= Xuan Juliana Wang =

Chinese American author

Xuan Juliana Wang is a Chinese American writer. She teaches creative writing at the University of California, Los Angeles. Her 2019 short story collection, Home Remedies, won the John C. Zacharis First Book Award and was shortlisted for the Young Lions Fiction Award and the 2020 PEN/Robert W. Bingham Prize. She earned her MFA from Columbia University and received a Stegner Fellowship to study at Stanford University.

==Early life and education==
Xuan Juliana Wang was born in 1985 Heilongjiang, China. Her family moved to Los Angeles when she was seven years old.

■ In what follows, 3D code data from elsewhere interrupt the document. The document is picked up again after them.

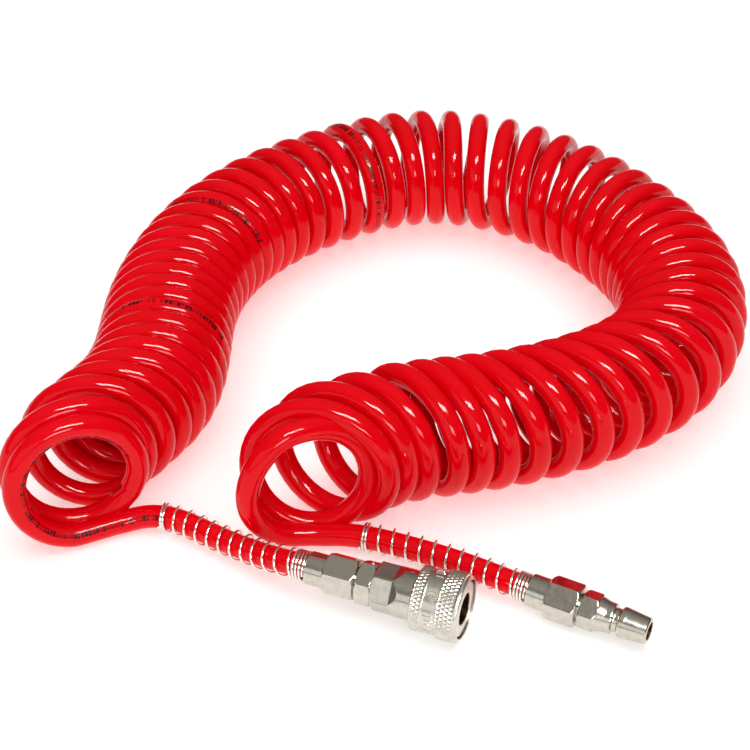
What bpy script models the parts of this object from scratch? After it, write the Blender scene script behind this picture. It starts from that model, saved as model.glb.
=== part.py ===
"""Coiled air hose: a polyurethane recoil hose with a quick-coupler socket and a plug.

The coil lies on the floor in a horseshoe with both ends at the front.  Lengths are in
millimetres and become metres when a mesh is made.  Stations along a fitting run along
its axis from 0 at its mouth, negative towards the hose.
"""
import math

import bmesh
import bpy
import numpy as np
from mathutils import Matrix, Vector

MM = 0.001
GAP = 0.3               # left between pieces that rest against each other

# ---- hose --------------------------------------------------------------------
HOSE_R = 5.0            # 10 mm tube with a 6.5 mm bore
TURN_R = 26.5           # from the coil's axis to the middle of the tube
UP = np.array([0, 0, 1.0])

# The coil's axis on the floor plan, from the socket's end round to the plug's end.
COIL_AXIS = [
    (-80, -180), (-97, -146), (-92.5, -104), (-111, -36.5), (-115, 54.5), (-90, 107), (-43, 149),
    (11.5, 150.5), (66.5, 123), (107, 79), (116.5, 15.5), (89.5, -32), (48.5, -66), (14, -92),
    (-6, -147),
]
# Turn number: millimetres along the axis, degrees by which the turn's plane is swung
# about the vertical from square to the axis, and the turn's own radius.
TURN_PLACES = [
    (-1, 12, 15, 23.5), (-0.25, 23.5, 14, 25.8), (0.5, 29, 18, 27.4), (1.25, 43.5, 25, 27),
    (2, 56, 26, TURN_R), (3, 67.5, 28, TURN_R), (5, 88.5, 13.5, TURN_R), (8, 119.5, -3, TURN_R),
    (12, 160, 2, TURN_R), (16, 205.5, 4, TURN_R), (20, 258.5, -1, TURN_R), (24, 317, -4, TURN_R),
    (28, 375, 4.5, TURN_R), (32, 436.5, 11.5, TURN_R), (36, 498, 6.5, TURN_R), (40, 551.5, 6, TURN_R),
    (43, 590, 17, TURN_R), (46, 634.5, 25, TURN_R), (49, 676, 26, TURN_R), (52, 714, 25, TURN_R),
    (54, 737, 22, TURN_R), (55, 754.5, 20, TURN_R), (56, 771, 20, 28.5), (57, 785.5, 29, 28),
    (57.8, 794.5, 57, TURN_R), (58.6, 799.5, 19, 11),
]
COIL_SPAN = (0.72, 56.95)       # turns that stay wound together
LEAD_TURNS = ((-0.72, 0.12), (58.22, 57.7))      # loose turns run on into the leads

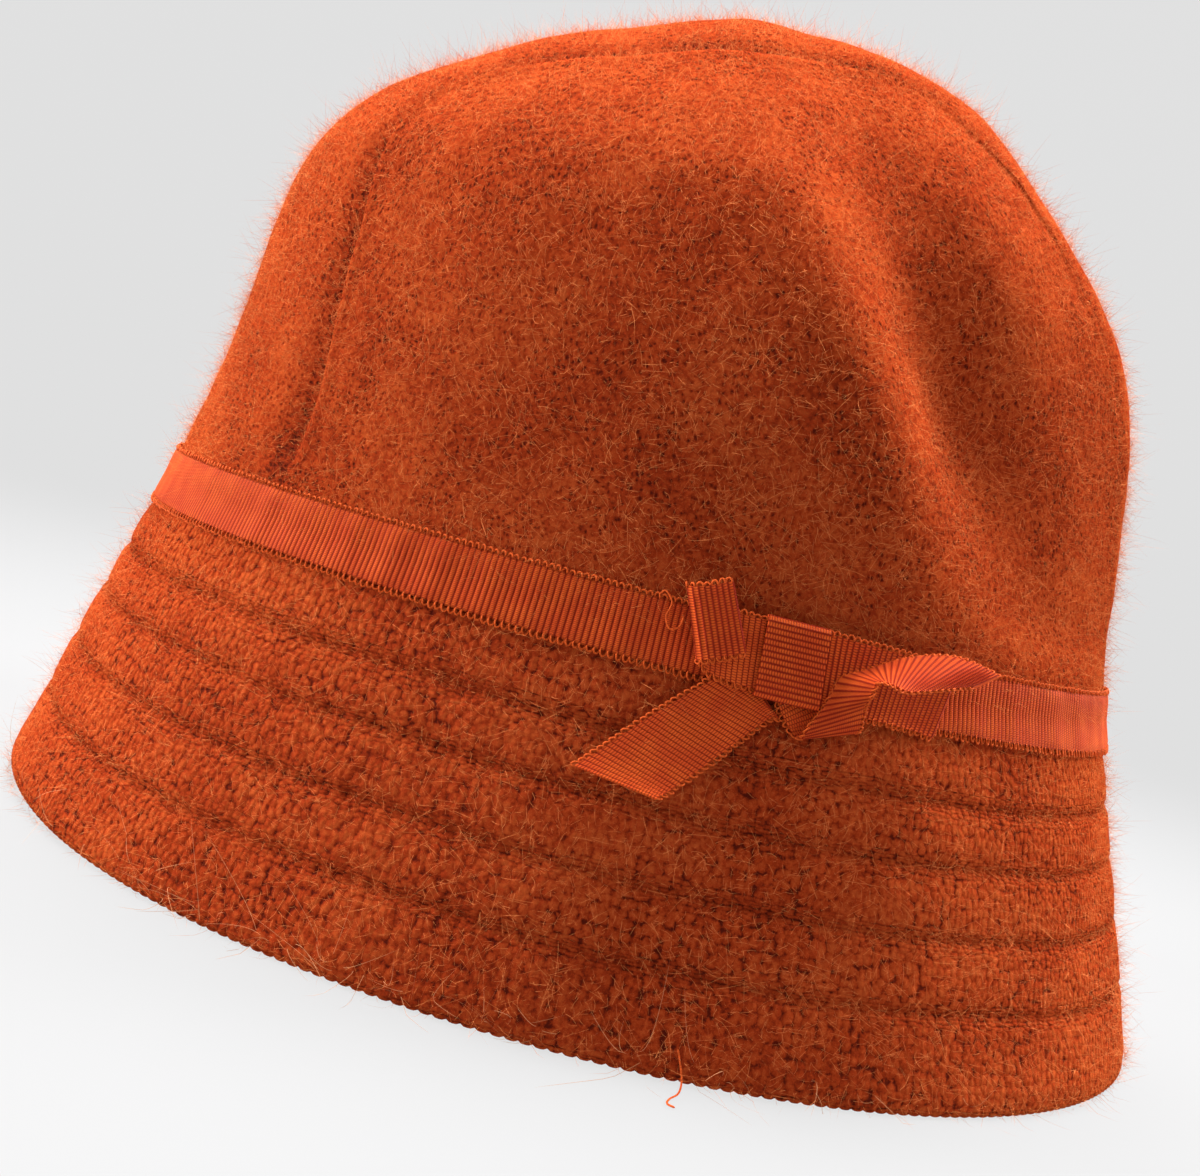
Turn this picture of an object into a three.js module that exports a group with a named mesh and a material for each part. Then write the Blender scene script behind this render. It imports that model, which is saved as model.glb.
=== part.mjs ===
// A sewn cloche hat of felted wool knit with a ribbon and a flat bow, standing on its own rim.
// The wearer's front faces -Y, the wearer's left is +X and up is +Z. The origin lies on the floor,
// in the middle of the rim's outline. Lengths are millimetres and angles are degrees.
import * as THREE from "three";

// Driving sizes
const HEAD_LENGTH = 204.4; // outside of the head line, front to back
const HEAD_WIDTH = 168; // outside of the head line, side to side
const HEAD_FORWARD = 2.1; // how far the head line's middle lies in front of the rim's middle
const RIM_LENGTH = 246;
const RIM_WIDTH = 199.4;
const BRIM_HEIGHT = 66.5; // floor to the head line
const CROWN_HEIGHT = 120.8; // head line to the top
const FRONT_LIFT = 4; // the rim's rise at the very front
const CROWN_WALL = 2;
const BRIM_WALL = 3; // two layers, quilted together
const QUILT_DEPTH = 0.8; // how deep a row of stitching pulls into the brim
const SEAM_DIP = 0.8; // how far a crown panel dives at its seam
const SEAM_RIDGE = 0.4; // how far the turned edge beside a seam stands up
const RIBBON_WIDTH = 12;
const RIBBON_WALL = 1;
const KNOT_WIDTH = 10.4;
const GAP = 0.3; // between neighbouring pieces
const BOW_TURN = 18.3; // where the knot sits, from the wearer's left towards the back

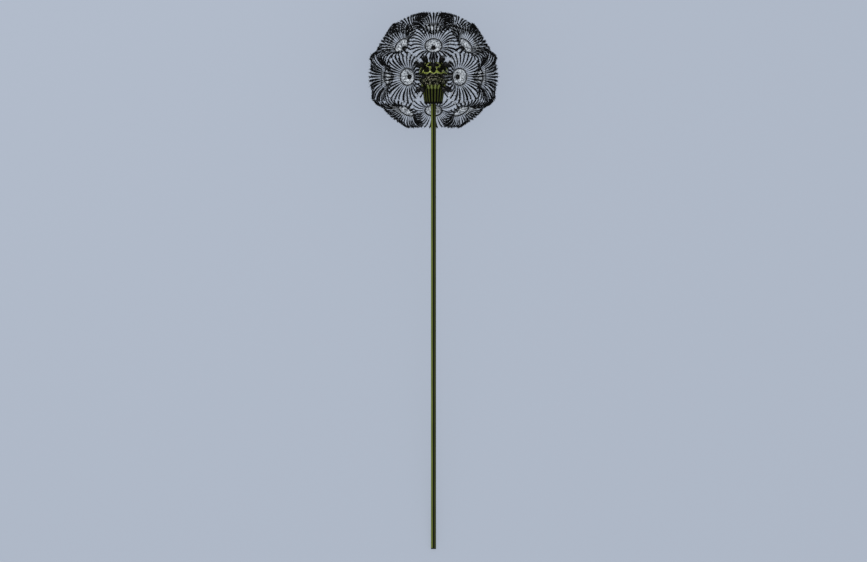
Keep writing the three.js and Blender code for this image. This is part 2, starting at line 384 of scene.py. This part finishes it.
def domeMaterial():
    polished, dried = 0.22, 0.9  # roughness of the web and of the pits
    material, tree, shader = newMaterial("glossyDome", polished, 0.15, 0.12)
    shader.inputs["Coat IOR"].default_value = 1.7
    skin = placeGroup(tree, plantMottle, {
        "Light": finishes["domeLight"],
        "Dark": finishes["domeDark"],
        "Patch Scale": 260.0,
        "Grain Scale": 2200.0,
    })
    # pits are painted black as shade in the hollows, with dry flecks in those of the underside
    flecks = placeGroup(tree, markFade, {
        "Mark": skin.outputs["Height"],
        "Below": finishes["driedEdgeAndPaintedShade"],
        "Above": finishes["fleck"],
        "Start": 0.57,
        "End": 0.64,
    })
    bottoms = placeGroup(tree, markFade, {
        "Mark": readMark(tree),
        "Below": flecks.outputs["Color"],
        "Above": finishes["driedEdgeAndPaintedShade"],
        "Start": 0.8,
        "End": 0.95,
    })
    pits = placeGroup(tree, markFade, {
        "Mark": readMark(tree),
        "Below": skin.outputs["Color"],
        "Above": bottoms.outputs["Color"],
        "Start": 0.1,
        "End": 0.5,
    })
    tree.links.new(pits.outputs["Color"], shader.inputs["Base Color"])
    gloss = placeGroup(tree, markFade, {
        "Mark": readMark(tree),
        "Below": (1, 1, 1, 1),
        "Above": (0, 0, 0, 1),
        "Start": 0.15,
        "End": 0.6,
    })
    tree.links.new(gloss.outputs["Color"], shader.inputs["Coat Weight"])
    dull = tree.nodes.new("ShaderNodeMapRange")
    dull.inputs["To Min"].default_value = polished
    dull.inputs["To Max"].default_value = dried
    tree.links.new(gloss.outputs["Mask"], dull.inputs["Value"])
    tree.links.new(dull.outputs[0], shader.inputs["Roughness"])
    addBump(tree, shader, skin.outputs["Height"], 0.012)
    return material


def bractMaterial():
    material, tree, shader = newMaterial("dullBract", 0.5, 0.12)
    skin = placeGroup(tree, plantMottle, {
        "Light": finishes["bractLight"],
        "Dark": finishes["bractDark"],
        "Patch Scale": 500.0,
        "Grain Scale": 2600.0,
        "Stretch": (1, 0.15, 1),
    })
    # painted highlight: the part of a bract that climbs the receptacle's flank is made pale
    base = placeGroup(tree, markFade, {
        "Mark": readMark(tree),
        "Below": finishes["bractPaintedLight"],
        "Above": skin.outputs["Color"],
        "Start": -0.5,
        "End": -0.1,
    })
    # painted shade: each blade turns near-black towards its edges, where it meets its neighbours
    paintedEdgeShade = placeGroup(tree, markFade, {
        "Mark": readMark(tree),
        "Below": base.outputs["Color"],
        "Above": finishes["bractEdgeShade"],
        "Start": 0.16,
        "End": 0.38,
    })
    tree.links.new(paintedEdgeShade.outputs["Color"], shader.inputs["Base Color"])
    addBump(tree, shader, skin.outputs["Height"], 0.04)
    return material


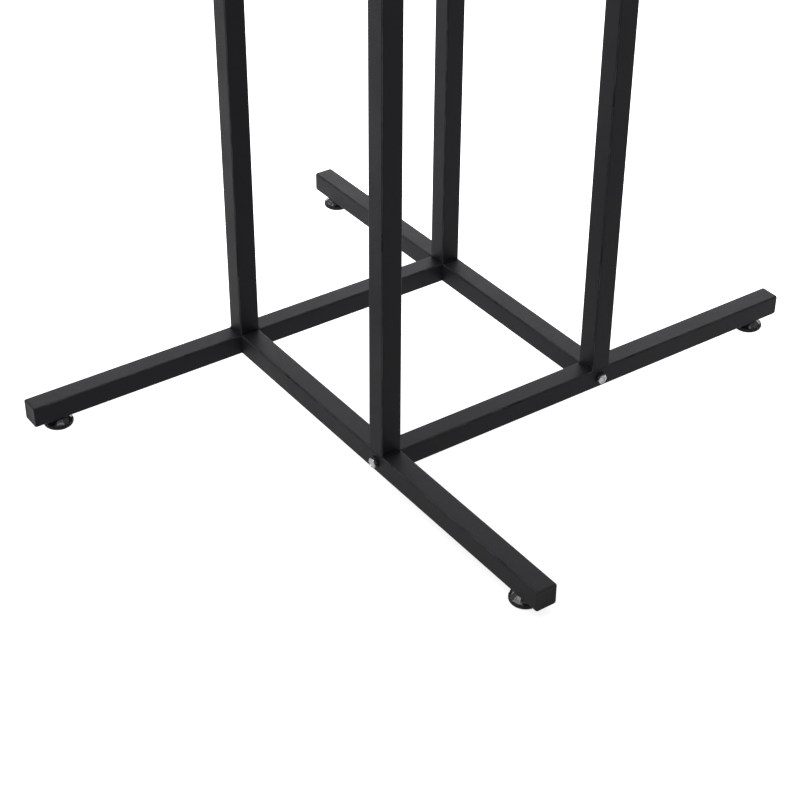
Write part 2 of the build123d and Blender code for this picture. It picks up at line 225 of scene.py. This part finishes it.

Wang earned her BA from the University of Southern California. She earned her MFA from Columbia University in 2011 and received a Stegner Fellowship to study at Stanford University from 2011 to 2013. She lived in Beijing for two and a half years in her 20s. During the 2008 Summer Olympics she worked as a translator.

==Career==
Wang's work has been published in the Pushcart Prize Anthology, The Atlantic, Ploughshares, and The Best American Nonrequired Reading. Her debut work was the 2019 short story collection Home Remedies. The collection was shortlisted for the Young Lions Fiction Award and the 2020 PEN/Robert W. Bingham Prize. It won the John C. Zacharis First Book Award.

Wang is a professor at the University of California, Los Angeles and teaches creative writing. She has been a fiction editor at Fence magazine.